Dick the Mockingbird was one of U.S. president Thomas Jefferson's pet mockingbirds. Although there had been previous presidential pets, Jefferson is thought to be "the first president to have a pet [that lived] in the White House." Prior to his term as President, Jefferson bought his first mockingbird in November 1772 from a slave of his father-in-law John Wayles for five shillings. Birds were Jefferson's favorite animal and Dick was the favorite from among at least four mockingbirds the president had while in office. During his time in the White House, Jefferson wrote observations on the types of birds that he spotted in the area.

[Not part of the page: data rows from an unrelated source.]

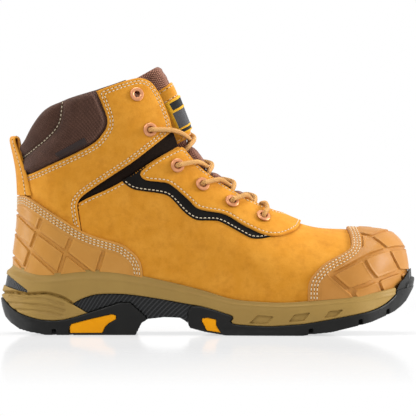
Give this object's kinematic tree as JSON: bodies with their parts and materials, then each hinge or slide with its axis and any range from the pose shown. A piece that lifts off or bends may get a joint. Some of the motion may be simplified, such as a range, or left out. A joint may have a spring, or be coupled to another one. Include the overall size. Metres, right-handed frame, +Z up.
{
  "type": "safety boot",
  "caption": "Ankle-high lace-up safety boot with a padded collar and tongue, moulded toe and heel guards, an inner toecap and a two-part treaded outsole with a cushioning midsole.",
  "frame": {"origin": "on the ground, under the middle of the boot's bounding box", "axes": "+X towards the toe, +Y towards the inner (medial) side of the foot, +Z up"},
  "size_m": [0.3123, 0.1159, 0.1999],
  "materials": {
    "black_rubber": "moulded black rubber, semi-matt",
    "olive_foam": "moulded olive-tan sole foam, satin",
    "carbon_grey": "dark grey moulded plastic with a fine woven pattern",
    "yellow_insert": "bright yellow moulded insert, satin",
    "plate_steel": "thin spring steel sheet",
    "board": "fibre board",
    "footbed_foam": "fabric-covered foam",
    "toecap_steel": "painted pressed steel",
    "counter_board": "thermoplastic stiffener sheet",
    "lining_mesh": "dark knitted lining",
    "nubuck": "honey nubuck leather",
    "toe_rubber": "tan moulded rubber",
    "guard_tan": "tan moulded thermoplastic, satin",
    "flex_fabric": "near-black brown stretch fabric",
    "black_trim": "black coated leather",
    "collar_mesh": "dark brown padded mesh",
    "label_fabric": "dark woven tape",
    "badge": "yellow and dark grey moulded badge",
    "copper": "copper-coloured eyelet metal",
    "lace_cord": "tan braided cord",
    "lace_tip": "clear-coated tan tip"
  },
  "bodies": {
    "boot": {"outsole_heel": "black_rubber", "outsole_forefoot": "black_rubber", "arch_shank": "carbon_grey", "midsole": "olive_foam", "heel_accent": "carbon_grey", "heel_insert_lateral": "yellow_insert", "heel_insert_medial": "yellow_insert", "ball_insert_lateral": "yellow_insert", "ball_insert_medial": "yellow_insert", "protective_plate": "plate_steel", "insole_board": "board", "steel_toe_cap": "toecap_steel", "heel_counter": "counter_board", "lining": "lining_mesh", "vamp": "nubuck", "toe_scuff_cap": "toe_rubber", "heel_guard": "guard_tan", "ankle_quarter_lateral": "nubuck", "ankle_quarter_medial": "nubuck", "flex_panel_lateral": "flex_fabric", "flex_panel_medial": "flex_fabric", "wave_trim_lateral": "black_trim", "wave_trim_medial": "black_trim", "eyestay": "nubuck", "collar": "collar_mesh", "pull_loop": "nubuck", "side_label": "label_fabric", "eyelets_lateral": "copper", "eyelets_medial": "copper", "lace": "lace_cord", "lace_tail_lateral": "lace_cord", "lace_tail_medial": "lace_cord", "lace_tip_lateral": "lace_tip", "lace_tip_medial": "lace_tip"},
    "tongue": {"tongue_pad": "collar_mesh", "tongue_overlay": "nubuck", "tongue_badge": "badge", "gusset_lateral": "flex_fabric", "gusset_medial": "flex_fabric"},
    "footbed": {"footbed": "footbed_foam"}
  },
  "joints": [
    {"name": "tongue_swing", "type": "hinge", "parent": "boot", "child": "tongue", "pos_m": [0.062, 0, 0.08], "axis": [0, -1, 0], "range_deg": [0, 5]},
    {"name": "footbed_lift", "type": "hinge", "parent": "boot", "child": "footbed", "pos_m": [0.141, 0, 0.038], "axis": [0, 1, 0], "range_deg": [0, 4]}
  ]
}
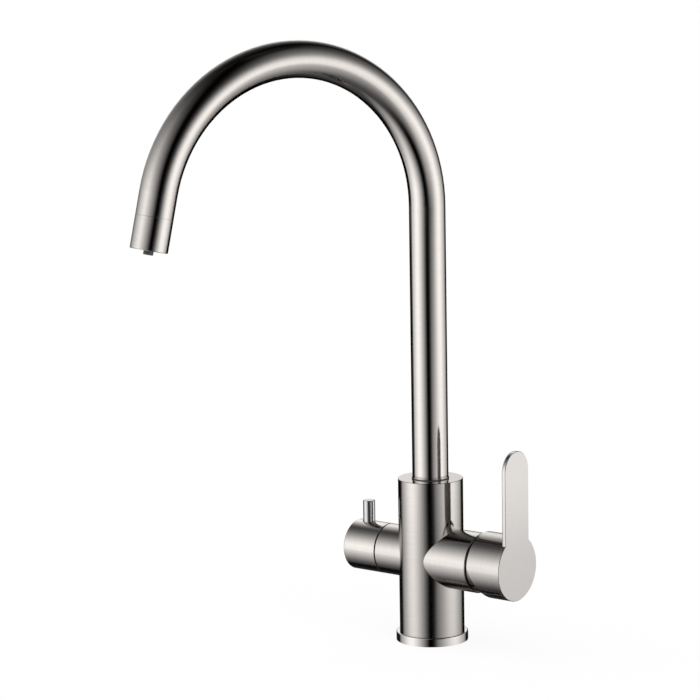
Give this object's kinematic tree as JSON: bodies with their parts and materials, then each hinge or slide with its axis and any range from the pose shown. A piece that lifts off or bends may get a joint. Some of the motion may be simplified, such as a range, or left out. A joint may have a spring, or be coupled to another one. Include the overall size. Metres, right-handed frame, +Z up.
{
  "type": "kitchen faucet",
  "caption": "Deck-mounted mixer with a tall swivelling swan-neck spout, a side lever, and an opposite knob that opens a separate filtered-water outlet.",
  "frame": {"origin": "centre of the fixing-stud hole, on the body's axis in the plane of the deck it stands on", "axes": "+Z up along the body; +X out along the mixer lever's axis, with the filter knob on -X; -Y is the user's side"},
  "size_m": [0.1591, 0.2377, 0.4198],
  "materials": {
    "brushed_steel": "satin brushed",
    "polished_chrome": "polished",
    "plain_steel": "plain",
    "brass": "turned",
    "seal_rubber": "matt",
    "cartridge_plastic": "moulded",
    "disc_ceramic": "lapped ceramic",
    "aerator_plastic": "moulded",
    "dark_plastic": "moulded",
    "hose_plastic": "extruded"
  },
  "bodies": {
    "tap_body": {"body_shell": "brushed_steel", "base_flange": "brushed_steel", "base_seal": "seal_rubber", "spout_glide_ring": "cartridge_plastic", "spout_retaining_screw": "plain_steel", "cartridge_base": "cartridge_plastic", "cartridge_seals": "seal_rubber", "cartridge_shell": "cartridge_plastic", "mixer_fixed_disc": "disc_ceramic", "clamp_nut": "brass", "cover_ring": "brushed_steel", "filter_valve_body": "brass", "filter_seat_seal": "seal_rubber", "filter_fixed_disc": "disc_ceramic"},
    "mixer_turner": {"mixer_carrier": "cartridge_plastic", "carrier_seal": "seal_rubber", "stem_pin": "plain_steel"},
    "mixer_slide": {"mixer_moving_disc": "disc_ceramic", "disc_slider": "cartridge_plastic"},
    "mixer_lever": {"stem": "brass", "lever_hub": "brushed_steel", "lever_plate": "brushed_steel", "lever_grub_screw": "plain_steel", "lever_plug_cap": "brushed_steel"},
    "filter_handle": {"filter_moving_disc": "disc_ceramic", "filter_spindle": "brass", "spindle_seal": "seal_rubber", "filter_knob": "brushed_steel", "knob_pin": "polished_chrome", "knob_grub_screw": "plain_steel"},
    "spout": {"spout_tube": "brushed_steel", "spout_spigot": "brushed_steel", "spigot_seals": "seal_rubber", "filter_plug": "brass", "filter_plug_seal": "seal_rubber", "filter_hose": "hose_plastic", "tip_sleeve": "brushed_steel", "aerator_housing": "aerator_plastic", "aerator_seal": "seal_rubber", "aerator_screen": "aerator_plastic", "filter_nozzle": "dark_plastic"}
  },
  "joints": [
    {"name": "spout_swivel", "type": "hinge", "parent": "tap_body", "child": "spout", "pos_m": [0, 0, 0.1143], "axis": [0, 0, 1], "continuous": true},
    {"name": "lever_turn", "type": "hinge", "parent": "tap_body", "child": "mixer_turner", "pos_m": [0.0331, 0, 0.0594], "axis": [1, 0, 0], "range_deg": [-45, 45]},
    {"name": "lever_tilt", "type": "hinge", "parent": "mixer_turner", "child": "mixer_lever", "pos_m": [0.0331, 0, 0.0594], "axis": [0, 1, 0], "range_deg": [0, 22]},
    {"name": "disc_slide", "type": "slide", "parent": "mixer_turner", "child": "mixer_slide", "axis": [0, 0, 1], "range_m": [0, 0.0023]},
    {"name": "filter_turn", "type": "hinge", "parent": "tap_body", "child": "filter_handle", "pos_m": [-0.05, 0, 0.0594], "axis": [1, 0, 0], "range_deg": [0, 90]}
  ],
  "couplings": [
    {"joint": "disc_slide", "follows": "lever_tilt", "m_per_rad": 0.0059}
  ]
}
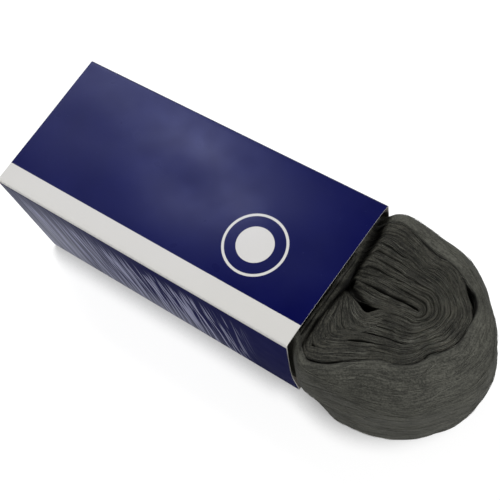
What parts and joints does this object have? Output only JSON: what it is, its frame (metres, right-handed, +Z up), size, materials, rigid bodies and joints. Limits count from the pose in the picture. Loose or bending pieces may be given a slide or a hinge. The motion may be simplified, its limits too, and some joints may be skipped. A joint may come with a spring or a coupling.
{
  "type": "steel wool pad",
  "caption": "Flattened roll of fine steel wool, drawn half out of the open-ended rectangular card sleeve that it comes in.",
  "frame": {"origin": "middle of the sleeve's underside, on the surface that it lies on", "axes": "+Z up, +X along the sleeve towards the mouth that the pad comes out of"},
  "size_m": [0.2178, 0.0807, 0.0723],
  "materials": {
    "printed_card": "glossy printed card",
    "steel_wool": "fine dark fibres"
  },
  "bodies": {
    "root": {"card_sleeve": "printed_card", "steel_wool_pad": "steel_wool"}
  },
  "joints": []
}
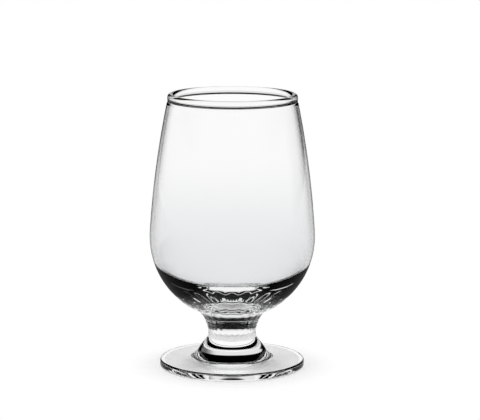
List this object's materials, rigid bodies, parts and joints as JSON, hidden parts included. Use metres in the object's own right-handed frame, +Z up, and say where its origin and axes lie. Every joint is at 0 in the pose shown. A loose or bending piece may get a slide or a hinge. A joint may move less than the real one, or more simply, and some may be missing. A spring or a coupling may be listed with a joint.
{
  "type": "beer glass",
  "caption": "Short-stemmed clear beer glass: tapering rounded bowl with a beaded rim, a stout solid stem and a round foot with a raised boss.",
  "frame": {"origin": "centre of the resting ring, on the table, at the middle of the bounding box's bottom", "axes": "+Z up along the glass's axis, which is its axis of symmetry and its longest side"},
  "size_m": [0.081, 0.081, 0.135],
  "materials": {
    "bowl_glass": "clear, blown and fire-polished",
    "stem_glass": "clear, solid",
    "foot_glass": "clear, solid"
  },
  "bodies": {
    "root": {"bowl": "bowl_glass", "stem": "stem_glass", "foot": "foot_glass"}
  },
  "joints": []
}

In May 1793, in response to a letter from his son-in-law Thomas Mann Randolph, Jefferson wrote: "I sincerely congratulate you on the arrival of the mockingbird. Teach all the children to venerate it as a superior being which will haunt them if any harm is done to itself or its eggs."

==As a pet==
Jefferson was known to keep Dick's cage in a special area of his study, on a windowsill surrounded by plants. He often left the cage open, allowing the mockingbird free range of the room. Dick would perch on Jefferson's couch and sing him to sleep after following him step by step up the stairs. The bird enjoyed sitting on Jefferson's shoulder while he worked at his desk. Jefferson had even trained Dick to swoop down and take food from between his lips. When Jefferson played his violin, Dick would join in, "pouring out his song along with the violin," creating a duet.

As an acquaintance wrote: "How he loved the bird! He could not live without something to love… his bird and his flowers became the objects of his tender care."